BKPM mencatat Australia sebagai kontributor Foreign Direct Investment (FDI) terbesar ke-10 di Indonesia pada 2019 dengan investasi lebih dari 500 juta dolar Australia di semua sektor kecuali minyak dan gas serta jasa keuangan.
Jumlah terbilang kecil jika dibandingkan dengan nilai investasi Amerika Serikat di Indonesia yang tiga kali lebih besar sebagaimana juga China. Total perdagangan barang dan jasa antara kedua negara adalah senilai 17,8 miliar dolar Australia pada 2018-2019. Menurut Pingkan, jumlah ini masih dapat ditingkatkan mengingat hubungan diplomatik kedua negara yang sudah berlangsung selama 70 tahun.
Pingkan mengatakan, salah satu yang dapat dilakukan untuk memaksimalkan investasi Australia di sektor-sektor potensial adalah dengan reformasi regulasi. Rumitnya regulasi di Tanah Air sudah sering disebut sebagai salah satu hambatan masuknya FDI.

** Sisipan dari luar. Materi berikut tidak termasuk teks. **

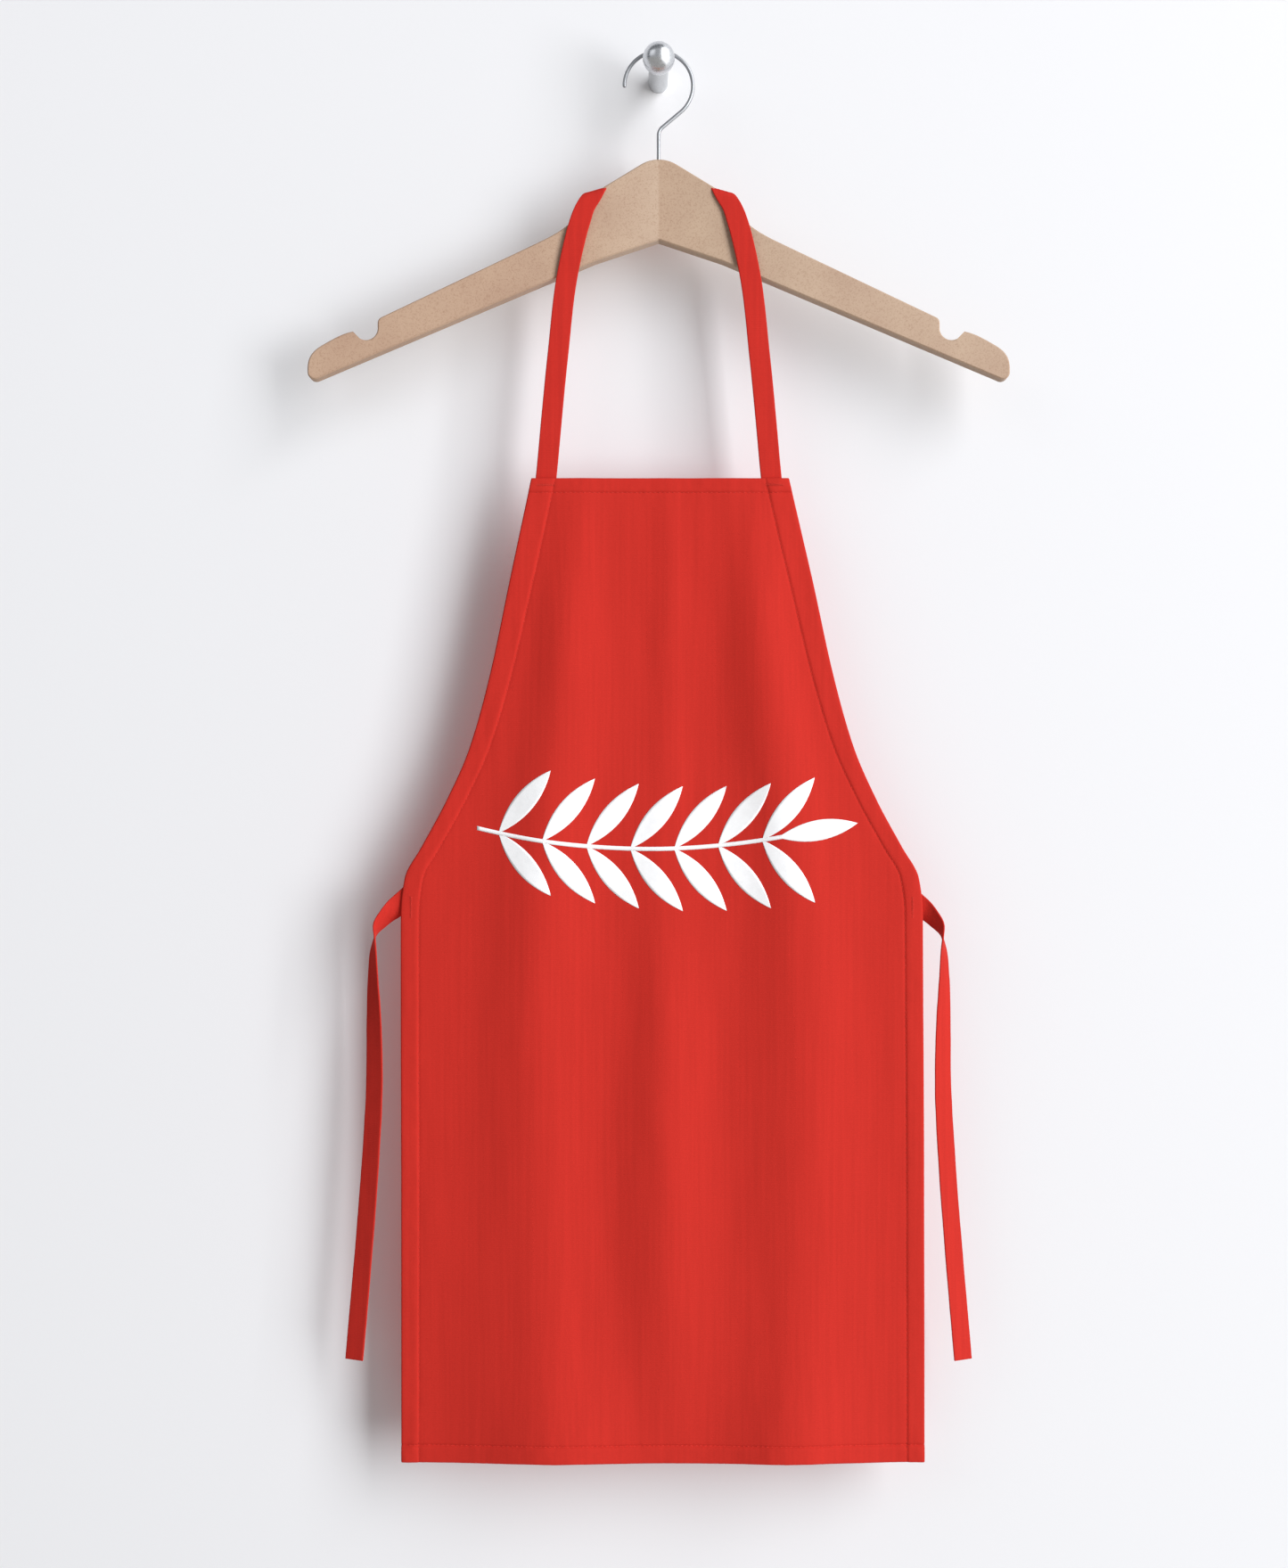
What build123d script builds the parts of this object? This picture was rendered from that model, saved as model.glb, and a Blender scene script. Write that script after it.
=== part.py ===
"""A bib apron hung by its neck strap over a flat wooden hanger on a wall knob.

Millimetres, +Z up. The wall face is the plane Y = 0 and the room is on its -Y side.
The origin is the centre of the knob's base, where it meets the wall.
"""

import os
from math import cos, exp, radians

from build123d import *

os.makedirs("parts", exist_ok=True)

# Wall knob: a ball on a sleeve, clamped to the wall by a double-ended stud
ball_radius = 10.2
ball_depth = 44.0
stem_radius = 6.4
seat_depth = ball_depth - (ball_radius**2 - stem_radius**2) ** 0.5
stud_radius = 2.5
stud_clearance = 0.1
stud_in_ball = 11.0
stud_in_wall = 30.0
plug_radius = 4.0
plug_length = 40.0
plug_recess = 2.0
stud_end_gap = 0.5
stem_chamfer = 0.5
stud_chamfer = 1.2
plug_chamfer = 0.8

# Wire hook: a round eye that stands on the stem, an offset and a straight shank
wire_radius = 1.2
hook_depth = 34.5
eye_radius = 22.0
rest_gap = 0.3
eye_height = stem_radius + rest_gap + wire_radius - eye_radius
eye_exit = -50.0
shank_bend = 6.5
shank_end = -88.0
collar_radius = 3.2
collar_top = -79.0
collar_height = 4.0

# Hanger: two arms of flat board, butted at X = 0 and held by two dowels
board_thickness = 10.0
board_back = hook_depth - board_thickness / 2
board_front = hook_depth + board_thickness / 2
peak_height = -62.8
saddle_height = -114.4
tip_reach = 224.8
lip = (179.9, -164.9)
heel = (tip_reach, -205.8)
bore_radius = wire_radius + 0.08
crown_radius = 22
crown_turn = -31
underside_corner = (41, -128.1)
heel_round = 4.5
lip_round = 4.0
notch_span = (179.8, 196.0)
pocket_gap = 0.5
pocket_clearance = 0.35
dowel_radius = 2.5
dowel_length = 24.0
dowel_heights = (-95.0, -105.0)
edge_round = 0.8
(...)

Menjelang implementasinya per 5 Juli 2020 mendatang, IA-CEPA juga diharapkan mampu turut berkontribusi pada ketahanan pangan Indonesia. Peternak sapi di dalam negeri masih belum menggunakan cara beternak yang efisien. Selain itu, ketersediaan modal yang memadai untuk memelihara sapi juga mendorong sebagian besar peternak fokus pada pembiakan sapi potong.

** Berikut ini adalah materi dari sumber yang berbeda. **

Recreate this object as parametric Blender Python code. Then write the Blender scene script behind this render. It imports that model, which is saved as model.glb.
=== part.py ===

"Hal inilah yang menjadikan ketersediaan sapi bakalan lokal menjadi minim. Kebutuhan gula domestik yang tinggi juga masih belum mampu dipenuhi petani tebu lokal. Adanya kemitraan yang memungkinkan terjadinya transfer knowledge dan juga berbagai kemudahan untuk impor beberapa komoditas pangan ini tentu diharapkan bisa tercapai lewat kesepakatan ini. Adanya demand yang dapat terus dipenuhi oleh supply tentu akan memperkuat ketahanan pangan Indonesia," katanya.
Berdasarkan data The Atlas of Economic Complexity, total nilai ekspor Indonesia ke Australia mencapai 2,8 miliar dolar AS sepajang 2018. Beberapa komoditas ekspor Indonesia ke Australia diantaranya adalah minyak mentah, minyak bumi olahan dan kayu berbentuk.
Sementara itu di tahun yang sama, nilai impor Indonesia dari Australia mencapai 5,82 miliar dolar AS dengan beberapa komoditas diantaranya adalah briket batubara, minyak bumi dan gandum.
Data Badan Pusat Statistik (BPS) juga menunjukkan, Australia merupakan pemasok impor daging sapi terbesar bagi Indonesia dengan nilai impor mencapai 85 ribu ton atau sekitar 53 persen dari total impor.
Adapun nilai impor daging sapi dari Australia mencapai 296,3 juta dolar AS atau setara Rp 4 triliun dari total nilai impor Rp 7,7 triliun. Tidak hanya impor daging sapi, Indonesia juga mengimpor gandum, hewan hidup jenis lembu serta gula mentah atau tebu.